Adding the -d (--delays) flag will turn on delayed message mode. In this mode, messages are occasionally delayed by a random amount of time. The nondeterminism provided by this randomization helps stress the underlying algorithm.

Verbose Mode

Adding the -v (--verbose) flag will turn on verbose mode, which will print logging information to standard error. This information includes details about all messages sent and received, as well as round timeout information.

Command Line Arguments

A full list of command line arguments can be seen by running ./bin/proj2 --help.

Testing

The project comes with a automated test suite located under the test directory. Each test configures a set of processes with different numbers of messages to send. There is a test in each configuration with and without "delays" mode on. The following tests are included:

  • TestTotalOrderUniform
  • TestTotalOrderUniformWithDelays
  • TestTotalOrderDifferent
  • TestTotalOrderDifferentWithDelays
  • TestTotalOrderSingleSender
  • TestTotalOrderSingleSenderWithDelays
  • TestTotalOrderDualSenders
  • TestTotalOrderDualSendersWithDelays
  • TestTotalOrderLarge
  • TestTotalOrderLargeWithDelays
  • TestTotalOrderRandom
  • TestTotalOrderRandomWithDelays

To run all tests, run the command make test

Each test creates a subprocess for all processes in the system and then reads in the messages that the subprocesses deliver. The tests then verify that the correct number of messages were delivered, and that all processes delivered the same messages in the same order.

System Architecture

The system is designed around two main classes: the Process and the HoldBackQueue.

When a process starts up, it processes all command line arguments and performs validation on all flags. The validation includes checking that a message count flag was provided and determining the list of hosts participating in the algorithm.

Once command line parsing and validation is complete, the options are used to construct a Process.

Process

Process is a class that exposes a TotalOrder method. This method runs the total order algorithm and calls a provided callback on each message delivery. It is given a parameter for the number of messages that the process should send during the execution of the algorithm.

Multicast Senders

When running, the Process launches a multicast sender thread for each message, as well as running a blocking server that listens for incoming messages. Each multicast sender thread walks through the stages for sending a message in the total order algorithm (see the state diagram). It creates a message with random data and a random ID. It then sends this message to all processes, collecting their acknowledgements in return. Using these acknowledgements, it determines the final sequence number and sequence proposer for the data message, and broadcasts this information through a sequence message.

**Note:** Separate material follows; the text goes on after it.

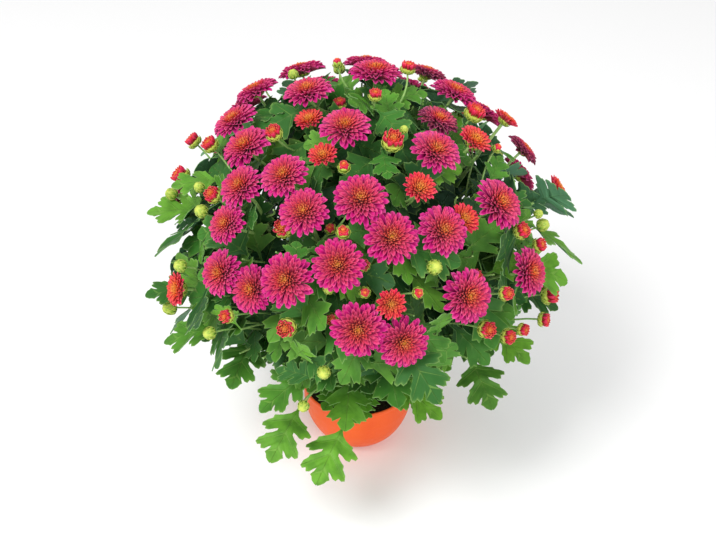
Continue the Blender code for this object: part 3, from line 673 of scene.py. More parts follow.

Note that multicast sender threads send through UDP even to their own process's server thread. While this could be circumvented as an optimization, the approach works fine and maintains a desirable level of symmetry.

Total Order Server

The Process's server listens for incoming messages, distinguishing them using their type header. On a DataMessage, it adds the undeliverable pending message to the HoldBackQueue before returning an acknowledgement with a proposed sequence number. Before doing this though, it makes sure that the HoldBackQueue does not already contain the message, in which case it returns the previously sent acknowledgement. This prevents replayed messages from receiving different sequence numbers.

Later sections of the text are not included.